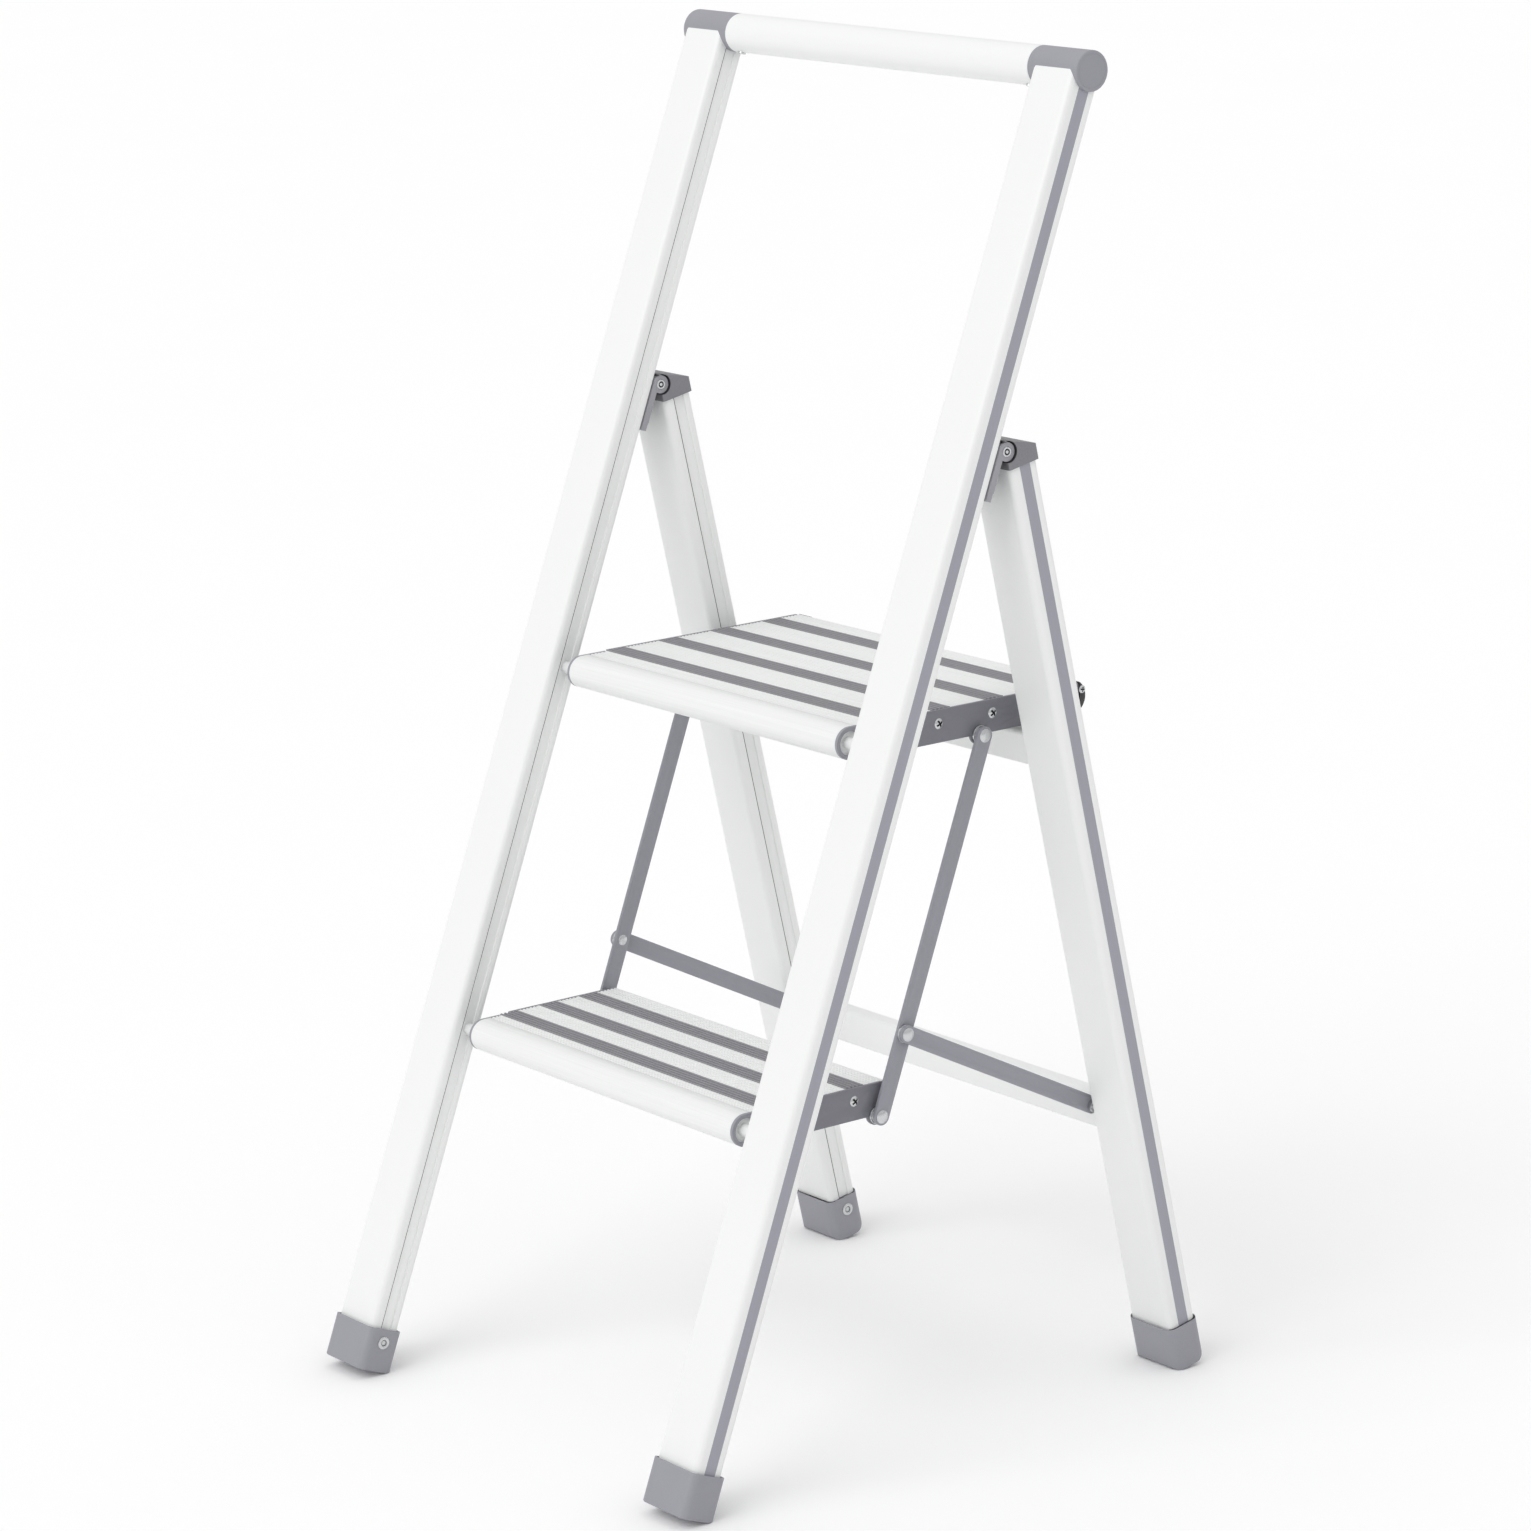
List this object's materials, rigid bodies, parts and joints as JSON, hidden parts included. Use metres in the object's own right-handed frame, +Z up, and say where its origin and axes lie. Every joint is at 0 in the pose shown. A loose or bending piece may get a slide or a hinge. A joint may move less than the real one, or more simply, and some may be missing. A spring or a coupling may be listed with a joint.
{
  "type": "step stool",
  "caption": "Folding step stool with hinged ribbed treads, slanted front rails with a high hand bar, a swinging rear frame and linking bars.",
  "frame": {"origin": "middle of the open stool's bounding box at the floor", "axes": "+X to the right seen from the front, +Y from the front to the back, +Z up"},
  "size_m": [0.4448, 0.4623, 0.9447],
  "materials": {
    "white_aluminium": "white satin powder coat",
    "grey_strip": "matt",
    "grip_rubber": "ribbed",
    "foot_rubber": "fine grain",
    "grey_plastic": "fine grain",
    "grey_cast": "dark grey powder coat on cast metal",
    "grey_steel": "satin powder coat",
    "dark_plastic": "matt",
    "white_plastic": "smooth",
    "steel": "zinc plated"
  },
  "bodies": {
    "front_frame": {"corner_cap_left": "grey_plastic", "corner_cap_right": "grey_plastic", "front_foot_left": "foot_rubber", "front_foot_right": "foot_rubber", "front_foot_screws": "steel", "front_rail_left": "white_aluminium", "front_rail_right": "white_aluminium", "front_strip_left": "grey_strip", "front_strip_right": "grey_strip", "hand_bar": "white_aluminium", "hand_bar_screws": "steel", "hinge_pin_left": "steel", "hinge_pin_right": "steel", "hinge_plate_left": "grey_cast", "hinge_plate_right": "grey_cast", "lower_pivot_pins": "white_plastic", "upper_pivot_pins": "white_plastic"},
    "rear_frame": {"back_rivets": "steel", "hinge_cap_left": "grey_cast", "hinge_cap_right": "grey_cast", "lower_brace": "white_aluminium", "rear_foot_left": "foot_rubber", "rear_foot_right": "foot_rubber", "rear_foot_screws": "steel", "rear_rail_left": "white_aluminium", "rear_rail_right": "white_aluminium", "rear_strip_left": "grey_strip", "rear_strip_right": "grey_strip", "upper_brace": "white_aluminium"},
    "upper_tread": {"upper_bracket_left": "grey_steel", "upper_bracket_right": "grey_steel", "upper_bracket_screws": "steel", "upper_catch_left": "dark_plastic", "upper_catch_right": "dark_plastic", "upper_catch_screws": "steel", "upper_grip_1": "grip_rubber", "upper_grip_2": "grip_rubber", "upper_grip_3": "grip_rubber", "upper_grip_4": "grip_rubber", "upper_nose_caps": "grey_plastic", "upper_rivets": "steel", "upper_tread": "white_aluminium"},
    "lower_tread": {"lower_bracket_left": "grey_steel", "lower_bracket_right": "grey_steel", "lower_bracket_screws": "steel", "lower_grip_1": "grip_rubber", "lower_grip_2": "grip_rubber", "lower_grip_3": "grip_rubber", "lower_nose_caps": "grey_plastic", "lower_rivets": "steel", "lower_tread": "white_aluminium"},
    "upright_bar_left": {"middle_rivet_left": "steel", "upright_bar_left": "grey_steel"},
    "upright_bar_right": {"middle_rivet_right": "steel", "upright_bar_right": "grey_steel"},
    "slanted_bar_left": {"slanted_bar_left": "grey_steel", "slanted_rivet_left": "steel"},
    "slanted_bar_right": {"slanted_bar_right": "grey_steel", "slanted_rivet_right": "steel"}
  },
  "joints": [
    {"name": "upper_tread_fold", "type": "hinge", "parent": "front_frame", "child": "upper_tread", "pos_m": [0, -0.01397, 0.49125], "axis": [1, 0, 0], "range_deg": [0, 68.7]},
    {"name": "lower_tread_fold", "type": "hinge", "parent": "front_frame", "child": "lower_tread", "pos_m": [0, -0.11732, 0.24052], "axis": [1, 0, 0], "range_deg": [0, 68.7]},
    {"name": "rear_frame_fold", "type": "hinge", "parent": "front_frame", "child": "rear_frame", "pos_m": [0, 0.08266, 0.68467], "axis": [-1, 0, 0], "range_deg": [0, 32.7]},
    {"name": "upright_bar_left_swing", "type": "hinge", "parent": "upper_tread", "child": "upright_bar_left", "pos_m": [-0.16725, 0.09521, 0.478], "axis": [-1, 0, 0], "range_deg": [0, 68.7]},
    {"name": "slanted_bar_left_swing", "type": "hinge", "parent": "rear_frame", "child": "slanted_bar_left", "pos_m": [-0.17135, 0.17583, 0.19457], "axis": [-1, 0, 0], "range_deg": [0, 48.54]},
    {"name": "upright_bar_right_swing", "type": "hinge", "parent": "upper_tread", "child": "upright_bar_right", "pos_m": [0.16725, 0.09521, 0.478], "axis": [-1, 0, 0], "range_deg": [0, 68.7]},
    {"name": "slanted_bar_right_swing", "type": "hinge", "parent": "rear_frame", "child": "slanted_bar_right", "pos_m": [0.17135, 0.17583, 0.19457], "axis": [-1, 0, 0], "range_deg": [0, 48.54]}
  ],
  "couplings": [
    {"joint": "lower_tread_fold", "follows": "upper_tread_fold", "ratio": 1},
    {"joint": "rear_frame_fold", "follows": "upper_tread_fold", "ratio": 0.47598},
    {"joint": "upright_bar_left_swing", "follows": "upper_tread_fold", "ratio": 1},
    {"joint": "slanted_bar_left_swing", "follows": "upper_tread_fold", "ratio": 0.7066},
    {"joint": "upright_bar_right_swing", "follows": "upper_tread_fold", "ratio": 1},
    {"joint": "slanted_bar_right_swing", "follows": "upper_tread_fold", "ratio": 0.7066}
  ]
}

☆ ☆ ☆ ☆

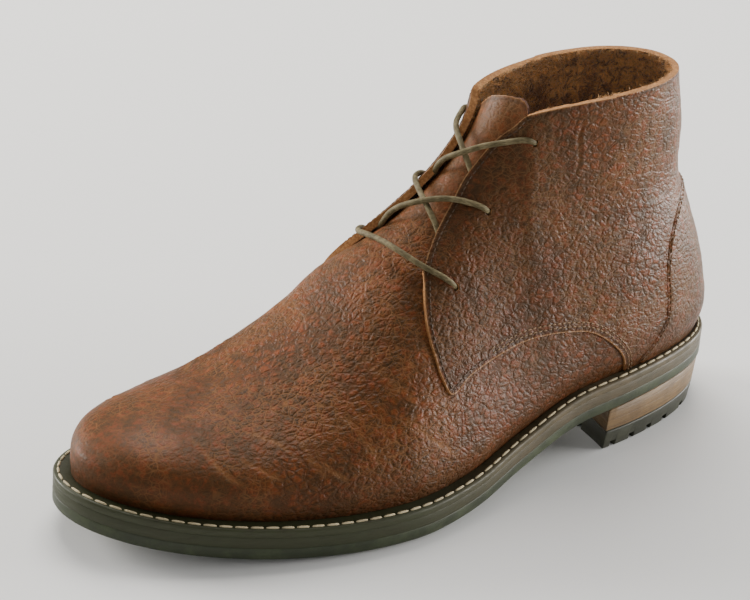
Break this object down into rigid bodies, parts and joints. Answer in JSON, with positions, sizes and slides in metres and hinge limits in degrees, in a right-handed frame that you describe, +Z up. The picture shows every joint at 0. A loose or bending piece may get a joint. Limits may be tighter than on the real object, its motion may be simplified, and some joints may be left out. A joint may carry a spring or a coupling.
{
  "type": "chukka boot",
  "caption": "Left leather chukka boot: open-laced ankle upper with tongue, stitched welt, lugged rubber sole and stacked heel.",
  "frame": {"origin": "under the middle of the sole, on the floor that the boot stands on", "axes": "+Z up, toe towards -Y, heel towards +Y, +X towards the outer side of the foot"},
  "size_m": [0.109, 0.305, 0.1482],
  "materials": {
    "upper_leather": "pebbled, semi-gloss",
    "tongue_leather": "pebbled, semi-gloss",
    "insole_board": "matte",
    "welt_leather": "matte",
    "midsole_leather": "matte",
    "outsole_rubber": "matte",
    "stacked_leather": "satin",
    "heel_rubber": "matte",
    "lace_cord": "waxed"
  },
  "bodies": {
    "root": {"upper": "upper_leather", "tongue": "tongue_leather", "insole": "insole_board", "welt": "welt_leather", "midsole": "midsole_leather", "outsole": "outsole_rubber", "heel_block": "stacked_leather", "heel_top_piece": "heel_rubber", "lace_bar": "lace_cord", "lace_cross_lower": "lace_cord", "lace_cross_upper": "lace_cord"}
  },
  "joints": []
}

☆ ☆ ☆ ☆

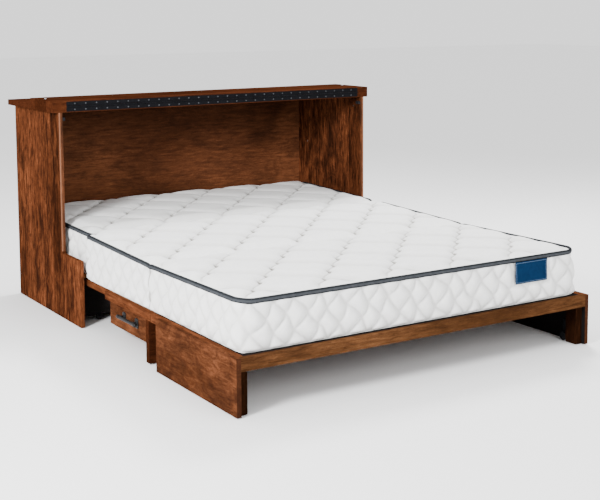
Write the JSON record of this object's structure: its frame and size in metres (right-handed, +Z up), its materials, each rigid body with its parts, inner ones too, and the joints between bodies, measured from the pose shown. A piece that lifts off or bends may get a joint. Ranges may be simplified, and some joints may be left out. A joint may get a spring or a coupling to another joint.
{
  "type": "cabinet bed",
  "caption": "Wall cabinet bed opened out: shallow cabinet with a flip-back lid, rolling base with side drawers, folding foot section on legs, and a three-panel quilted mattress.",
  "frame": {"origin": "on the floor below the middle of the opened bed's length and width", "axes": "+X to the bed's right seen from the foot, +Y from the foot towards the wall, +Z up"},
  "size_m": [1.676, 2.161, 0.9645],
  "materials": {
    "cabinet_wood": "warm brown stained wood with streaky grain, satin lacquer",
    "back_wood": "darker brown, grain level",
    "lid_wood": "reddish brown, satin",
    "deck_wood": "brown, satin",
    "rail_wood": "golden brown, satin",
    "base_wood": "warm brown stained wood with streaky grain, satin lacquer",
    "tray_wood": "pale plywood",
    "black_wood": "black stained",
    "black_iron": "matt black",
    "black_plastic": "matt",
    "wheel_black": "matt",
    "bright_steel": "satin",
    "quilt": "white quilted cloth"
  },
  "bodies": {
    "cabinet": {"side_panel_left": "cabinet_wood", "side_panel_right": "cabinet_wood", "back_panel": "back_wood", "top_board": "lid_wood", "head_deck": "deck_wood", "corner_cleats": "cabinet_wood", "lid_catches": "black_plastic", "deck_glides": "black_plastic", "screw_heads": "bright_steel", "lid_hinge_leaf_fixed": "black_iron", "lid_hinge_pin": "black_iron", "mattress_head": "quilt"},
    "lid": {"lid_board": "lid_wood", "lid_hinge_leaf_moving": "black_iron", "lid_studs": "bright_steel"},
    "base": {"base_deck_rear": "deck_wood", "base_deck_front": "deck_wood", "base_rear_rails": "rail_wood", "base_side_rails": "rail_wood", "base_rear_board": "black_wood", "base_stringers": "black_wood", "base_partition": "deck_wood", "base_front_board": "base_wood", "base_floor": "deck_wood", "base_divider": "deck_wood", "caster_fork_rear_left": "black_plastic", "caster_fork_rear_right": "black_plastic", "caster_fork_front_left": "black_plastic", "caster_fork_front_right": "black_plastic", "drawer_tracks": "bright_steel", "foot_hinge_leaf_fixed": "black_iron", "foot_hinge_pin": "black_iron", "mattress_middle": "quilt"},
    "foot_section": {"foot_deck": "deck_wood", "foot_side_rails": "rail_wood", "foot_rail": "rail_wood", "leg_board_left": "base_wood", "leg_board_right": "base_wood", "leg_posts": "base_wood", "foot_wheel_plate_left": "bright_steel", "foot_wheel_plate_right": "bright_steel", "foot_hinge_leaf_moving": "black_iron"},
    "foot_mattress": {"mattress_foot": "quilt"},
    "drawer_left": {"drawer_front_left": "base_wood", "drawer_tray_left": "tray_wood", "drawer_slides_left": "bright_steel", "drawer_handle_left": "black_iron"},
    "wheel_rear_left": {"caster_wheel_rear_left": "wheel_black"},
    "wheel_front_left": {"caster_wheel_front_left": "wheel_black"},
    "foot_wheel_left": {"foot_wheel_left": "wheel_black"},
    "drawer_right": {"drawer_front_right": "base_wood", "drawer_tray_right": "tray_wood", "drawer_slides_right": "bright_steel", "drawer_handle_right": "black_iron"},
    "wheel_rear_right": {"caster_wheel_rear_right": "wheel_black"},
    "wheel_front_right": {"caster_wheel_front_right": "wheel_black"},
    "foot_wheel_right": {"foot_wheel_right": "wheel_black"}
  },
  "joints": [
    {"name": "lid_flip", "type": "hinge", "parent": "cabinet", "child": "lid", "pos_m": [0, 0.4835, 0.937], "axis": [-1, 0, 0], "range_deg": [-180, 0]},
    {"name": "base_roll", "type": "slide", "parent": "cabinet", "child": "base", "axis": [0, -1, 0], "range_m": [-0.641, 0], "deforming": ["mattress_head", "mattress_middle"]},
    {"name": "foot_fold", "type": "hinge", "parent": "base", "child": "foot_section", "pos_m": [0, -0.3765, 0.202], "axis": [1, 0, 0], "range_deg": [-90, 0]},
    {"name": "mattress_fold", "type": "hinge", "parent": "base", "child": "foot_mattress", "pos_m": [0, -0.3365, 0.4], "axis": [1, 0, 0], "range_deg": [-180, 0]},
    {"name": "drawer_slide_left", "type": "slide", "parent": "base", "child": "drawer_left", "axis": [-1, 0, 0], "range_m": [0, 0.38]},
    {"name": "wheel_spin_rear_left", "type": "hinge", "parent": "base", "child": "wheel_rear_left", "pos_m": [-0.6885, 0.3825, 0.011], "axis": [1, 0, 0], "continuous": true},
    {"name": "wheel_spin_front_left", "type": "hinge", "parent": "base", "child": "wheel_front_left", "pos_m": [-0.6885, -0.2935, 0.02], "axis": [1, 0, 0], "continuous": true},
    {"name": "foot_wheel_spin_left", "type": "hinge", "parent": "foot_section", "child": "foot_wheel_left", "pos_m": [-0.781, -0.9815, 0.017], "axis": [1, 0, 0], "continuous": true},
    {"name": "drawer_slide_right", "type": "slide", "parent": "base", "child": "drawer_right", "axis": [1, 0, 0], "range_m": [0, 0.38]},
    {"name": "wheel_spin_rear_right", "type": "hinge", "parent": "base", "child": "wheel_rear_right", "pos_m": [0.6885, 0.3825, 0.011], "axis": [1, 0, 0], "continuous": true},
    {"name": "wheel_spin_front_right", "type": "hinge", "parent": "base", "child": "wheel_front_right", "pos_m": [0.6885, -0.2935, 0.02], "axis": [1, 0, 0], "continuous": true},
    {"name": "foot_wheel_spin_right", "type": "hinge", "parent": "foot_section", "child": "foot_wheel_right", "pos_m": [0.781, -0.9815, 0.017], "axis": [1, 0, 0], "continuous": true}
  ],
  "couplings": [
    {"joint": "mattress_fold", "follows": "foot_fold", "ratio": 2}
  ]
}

☆ ☆ ☆ ☆

● **AIM**:
The answer should be a single number: the count of lines in the data that include the string "parts".

● **RIGHT ANSWER**:
3